DATA SHOWN
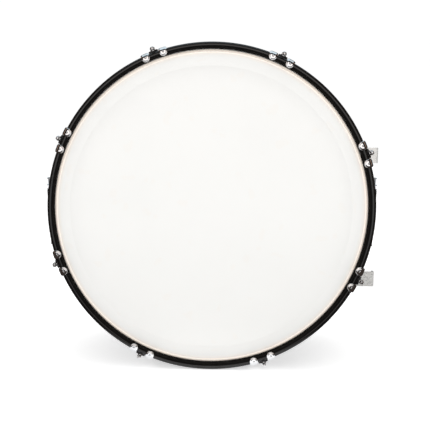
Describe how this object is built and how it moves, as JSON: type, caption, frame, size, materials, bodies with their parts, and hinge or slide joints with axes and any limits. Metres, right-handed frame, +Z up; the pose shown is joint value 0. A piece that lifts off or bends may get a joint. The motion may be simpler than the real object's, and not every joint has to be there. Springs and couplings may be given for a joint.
{
  "type": "bass drum",
  "caption": "Wide shallow bass drum: two white heads under black wooden hoops, clawed down by chrome key rods, with side handles and carrier brackets.",
  "frame": {"origin": "on the floor under the middle of the drum, where it stands on its two hoops", "axes": "+Y along the drum's axis from the front head to the rear head; +X towards the side with the carrier brackets; +Z up"},
  "size_m": [0.7756, 0.347, 0.693],
  "materials": {
    "shell_lacquer": "gloss black lacquer over ply, bare ply inside",
    "hoop_lacquer": "gloss black lacquer over ply",
    "head_film": "smooth white polyester film, slightly glossy",
    "flesh_hoop_metal": "satin",
    "hardware_chrome": "polished chrome plate",
    "claw_black": "black powder coat on the yoke, chrome on the toes",
    "bracket_zinc": "bright zinc plate, satin",
    "fastener_steel": "zinc plated",
    "nut_brass": "turned brass",
    "gasket_rubber": "matt black",
    "grip_black": "matt black, moulded"
  },
  "bodies": {
    "drum": {"shell": "shell_lacquer", "drumhead_front": "head_film", "drumhead_rear": "head_film", "flesh_hoop_front": "flesh_hoop_metal", "flesh_hoop_rear": "flesh_hoop_metal", "hoop_front": "hoop_lacquer", "hoop_rear": "hoop_lacquer", "lug_casings": "hardware_chrome", "lug_gaskets": "gasket_rubber", "swivel_nuts": "nut_brass", "lug_screws": "fastener_steel", "lug_washers": "fastener_steel", "handle_posts_right": "hardware_chrome", "handle_posts_left": "hardware_chrome", "handle_grip_right": "grip_black", "handle_grip_left": "grip_black", "grip_rivets_right": "hardware_chrome", "grip_rivets_left": "hardware_chrome", "handle_screws": "hardware_chrome", "carrier_bracket_upper": "bracket_zinc", "carrier_bracket_lower": "bracket_zinc", "bracket_screws": "fastener_steel", "shell_nuts": "fastener_steel", "shell_washers": "fastener_steel", "vent_grommet": "hardware_chrome"},
    "claw_front_1": {"claw_front_1": "claw_black"},
    "key_rod_front_1": {"key_rod_front_1": "hardware_chrome"},
    "claw_front_2": {"claw_front_2": "claw_black"},
    "key_rod_front_2": {"key_rod_front_2": "hardware_chrome"},
    "claw_front_3": {"claw_front_3": "claw_black"},
    "key_rod_front_3": {"key_rod_front_3": "hardware_chrome"},
    "claw_front_4": {"claw_front_4": "claw_black"},
    "key_rod_front_4": {"key_rod_front_4": "hardware_chrome"},
    "claw_front_5": {"claw_front_5": "claw_black"},
    "key_rod_front_5": {"key_rod_front_5": "hardware_chrome"},
    "claw_front_6": {"claw_front_6": "claw_black"},
    "key_rod_front_6": {"key_rod_front_6": "hardware_chrome"},
    "claw_front_7": {"claw_front_7": "claw_black"},
    "key_rod_front_7": {"key_rod_front_7": "hardware_chrome"},
    "claw_front_8": {"claw_front_8": "claw_black"},
    "key_rod_front_8": {"key_rod_front_8": "hardware_chrome"},
    "claw_rear_1": {"claw_rear_1": "claw_black"},
    "key_rod_rear_1": {"key_rod_rear_1": "hardware_chrome"},
    "claw_rear_2": {"claw_rear_2": "claw_black"},
    "key_rod_rear_2": {"key_rod_rear_2": "hardware_chrome"},
    "claw_rear_3": {"claw_rear_3": "claw_black"},
    "key_rod_rear_3": {"key_rod_rear_3": "hardware_chrome"},
    "claw_rear_4": {"claw_rear_4": "claw_black"},
    "key_rod_rear_4": {"key_rod_rear_4": "hardware_chrome"},
    "claw_rear_5": {"claw_rear_5": "claw_black"},
    "key_rod_rear_5": {"key_rod_rear_5": "hardware_chrome"},
    "claw_rear_6": {"claw_rear_6": "claw_black"},
    "key_rod_rear_6": {"key_rod_rear_6": "hardware_chrome"},
    "claw_rear_7": {"claw_rear_7": "claw_black"},
    "key_rod_rear_7": {"key_rod_rear_7": "hardware_chrome"},
    "claw_rear_8": {"claw_rear_8": "claw_black"},
    "key_rod_rear_8": {"key_rod_rear_8": "hardware_chrome"}
  },
  "joints": [
    {"name": "claw_slide_front_1", "type": "slide", "parent": "drum", "child": "claw_front_1", "axis": [0, -1, 0], "range_m": [0, 0.01]},
    {"name": "rod_turn_front_1", "type": "hinge", "parent": "claw_front_1", "child": "key_rod_front_1", "pos_m": [0.33213, 0, 0.46607], "axis": [0, -1, 0], "range_deg": [0, 3600]},
    {"name": "claw_slide_front_2", "type": "slide", "parent": "drum", "child": "claw_front_2", "axis": [0, -1, 0], "range_m": [0, 0.01]},
    {"name": "rod_turn_front_2", "type": "hinge", "parent": "claw_front_2", "child": "key_rod_front_2", "pos_m": [0.1503, 0, 0.6659], "axis": [0, -1, 0], "range_deg": [0, 3600]},
    {"name": "claw_slide_front_3", "type": "slide", "parent": "drum", "child": "claw_front_3", "axis": [0, -1, 0], "range_m": [0, 0.01]},
    {"name": "rod_turn_front_3", "type": "hinge", "parent": "claw_front_3", "child": "key_rod_front_3", "pos_m": [-0.11957, 0, 0.67863], "axis": [0, -1, 0], "range_deg": [0, 3600]},
    {"name": "claw_slide_front_4", "type": "slide", "parent": "drum", "child": "claw_front_4", "axis": [0, -1, 0], "range_m": [0, 0.01]},
    {"name": "rod_turn_front_4", "type": "hinge", "parent": "claw_front_4", "child": "key_rod_front_4", "pos_m": [-0.3194, 0, 0.4968], "axis": [0, -1, 0], "range_deg": [0, 3600]},
    {"name": "claw_slide_front_5", "type": "slide", "parent": "drum", "child": "claw_front_5", "axis": [0, -1, 0], "range_m": [0, 0.01]},
    {"name": "rod_turn_front_5", "type": "hinge", "parent": "claw_front_5", "child": "key_rod_front_5", "pos_m": [-0.33213, 0, 0.22693], "axis": [0, -1, 0], "range_deg": [0, 3600]},
    {"name": "claw_slide_front_6", "type": "slide", "parent": "drum", "child": "claw_front_6", "axis": [0, -1, 0], "range_m": [0, 0.01]},
    {"name": "rod_turn_front_6", "type": "hinge", "parent": "claw_front_6", "child": "key_rod_front_6", "pos_m": [-0.1503, 0, 0.0271], "axis": [0, -1, 0], "range_deg": [0, 3600]},
    {"name": "claw_slide_front_7", "type": "slide", "parent": "drum", "child": "claw_front_7", "axis": [0, -1, 0], "range_m": [0, 0.01]},
    {"name": "rod_turn_front_7", "type": "hinge", "parent": "claw_front_7", "child": "key_rod_front_7", "pos_m": [0.11957, 0, 0.01437], "axis": [0, -1, 0], "range_deg": [0, 3600]},
    {"name": "claw_slide_front_8", "type": "slide", "parent": "drum", "child": "claw_front_8", "axis": [0, -1, 0], "range_m": [0, 0.01]},
    {"name": "rod_turn_front_8", "type": "hinge", "parent": "claw_front_8", "child": "key_rod_front_8", "pos_m": [0.3194, 0, 0.1962], "axis": [0, -1, 0], "range_deg": [0, 3600]},
    {"name": "claw_slide_rear_1", "type": "slide", "parent": "drum", "child": "claw_rear_1", "axis": [0, 1, 0], "range_m": [0, 0.01]},
    {"name": "rod_turn_rear_1", "type": "hinge", "parent": "claw_rear_1", "child": "key_rod_rear_1", "pos_m": [0.33213, 0, 0.46607], "axis": [0, 1, 0], "range_deg": [0, 3600]},
    {"name": "claw_slide_rear_2", "type": "slide", "parent": "drum", "child": "claw_rear_2", "axis": [0, 1, 0], "range_m": [0, 0.01]},
    {"name": "rod_turn_rear_2", "type": "hinge", "parent": "claw_rear_2", "child": "key_rod_rear_2", "pos_m": [0.1503, 0, 0.6659], "axis": [0, 1, 0], "range_deg": [0, 3600]},
    {"name": "claw_slide_rear_3", "type": "slide", "parent": "drum", "child": "claw_rear_3", "axis": [0, 1, 0], "range_m": [0, 0.01]},
    {"name": "rod_turn_rear_3", "type": "hinge", "parent": "claw_rear_3", "child": "key_rod_rear_3", "pos_m": [-0.11957, 0, 0.67863], "axis": [0, 1, 0], "range_deg": [0, 3600]},
    {"name": "claw_slide_rear_4", "type": "slide", "parent": "drum", "child": "claw_rear_4", "axis": [0, 1, 0], "range_m": [0, 0.01]},
    {"name": "rod_turn_rear_4", "type": "hinge", "parent": "claw_rear_4", "child": "key_rod_rear_4", "pos_m": [-0.3194, 0, 0.4968], "axis": [0, 1, 0], "range_deg": [0, 3600]},
    {"name": "claw_slide_rear_5", "type": "slide", "parent": "drum", "child": "claw_rear_5", "axis": [0, 1, 0], "range_m": [0, 0.01]},
    {"name": "rod_turn_rear_5", "type": "hinge", "parent": "claw_rear_5", "child": "key_rod_rear_5", "pos_m": [-0.33213, 0, 0.22693], "axis": [0, 1, 0], "range_deg": [0, 3600]},
    {"name": "claw_slide_rear_6", "type": "slide", "parent": "drum", "child": "claw_rear_6", "axis": [0, 1, 0], "range_m": [0, 0.01]},
    {"name": "rod_turn_rear_6", "type": "hinge", "parent": "claw_rear_6", "child": "key_rod_rear_6", "pos_m": [-0.1503, 0, 0.0271], "axis": [0, 1, 0], "range_deg": [0, 3600]},
    {"name": "claw_slide_rear_7", "type": "slide", "parent": "drum", "child": "claw_rear_7", "axis": [0, 1, 0], "range_m": [0, 0.01]},
    {"name": "rod_turn_rear_7", "type": "hinge", "parent": "claw_rear_7", "child": "key_rod_rear_7", "pos_m": [0.11957, 0, 0.01437], "axis": [0, 1, 0], "range_deg": [0, 3600]},
    {"name": "claw_slide_rear_8", "type": "slide", "parent": "drum", "child": "claw_rear_8", "axis": [0, 1, 0], "range_m": [0, 0.01]},
    {"name": "rod_turn_rear_8", "type": "hinge", "parent": "claw_rear_8", "child": "key_rod_rear_8", "pos_m": [0.3194, 0, 0.1962], "axis": [0, 1, 0], "range_deg": [0, 3600]}
  ],
  "couplings": [
    {"joint": "rod_turn_front_1", "follows": "claw_slide_front_1", "rad_per_m": 6283.2},
    {"joint": "rod_turn_front_2", "follows": "claw_slide_front_2", "rad_per_m": 6283.2},
    {"joint": "rod_turn_front_3", "follows": "claw_slide_front_3", "rad_per_m": 6283.2},
    {"joint": "rod_turn_front_4", "follows": "claw_slide_front_4", "rad_per_m": 6283.2},
    {"joint": "rod_turn_front_5", "follows": "claw_slide_front_5", "rad_per_m": 6283.2},
    {"joint": "rod_turn_front_6", "follows": "claw_slide_front_6", "rad_per_m": 6283.2},
    {"joint": "rod_turn_front_7", "follows": "claw_slide_front_7", "rad_per_m": 6283.2},
    {"joint": "rod_turn_front_8", "follows": "claw_slide_front_8", "rad_per_m": 6283.2},
    {"joint": "rod_turn_rear_1", "follows": "claw_slide_rear_1", "rad_per_m": 6283.2},
    {"joint": "rod_turn_rear_2", "follows": "claw_slide_rear_2", "rad_per_m": 6283.2},
    {"joint": "rod_turn_rear_3", "follows": "claw_slide_rear_3", "rad_per_m": 6283.2},
    {"joint": "rod_turn_rear_4", "follows": "claw_slide_rear_4", "rad_per_m": 6283.2},
    {"joint": "rod_turn_rear_5", "follows": "claw_slide_rear_5", "rad_per_m": 6283.2},
    {"joint": "rod_turn_rear_6", "follows": "claw_slide_rear_6", "rad_per_m": 6283.2},
    {"joint": "rod_turn_rear_7", "follows": "claw_slide_rear_7", "rad_per_m": 6283.2},
    {"joint": "rod_turn_rear_8", "follows": "claw_slide_rear_8", "rad_per_m": 6283.2}
  ]
}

DIRECTIVE
Pick out every line above that contains the word "frame" and copy it.

ANSWER TO THE PROBLEM
Describe how this object is built and how it moves, as JSON: type, caption, frame, size, materials, bodies with their parts, and hinge or slide joints with axes and any limits. Metres, right-handed frame, +Z up; the pose shown is joint value 0. A piece that lifts off or bends may get a joint. The motion may be simpler than the real object's, and not every joint has to be there. Springs and couplings may be given for a joint.
  "frame": {"origin": "on the floor under the middle of the drum, where it stands on its two hoops", "axes": "+Y along the drum's axis from the front head to the rear head; +X towards the side with the carrier brackets; +Z up"},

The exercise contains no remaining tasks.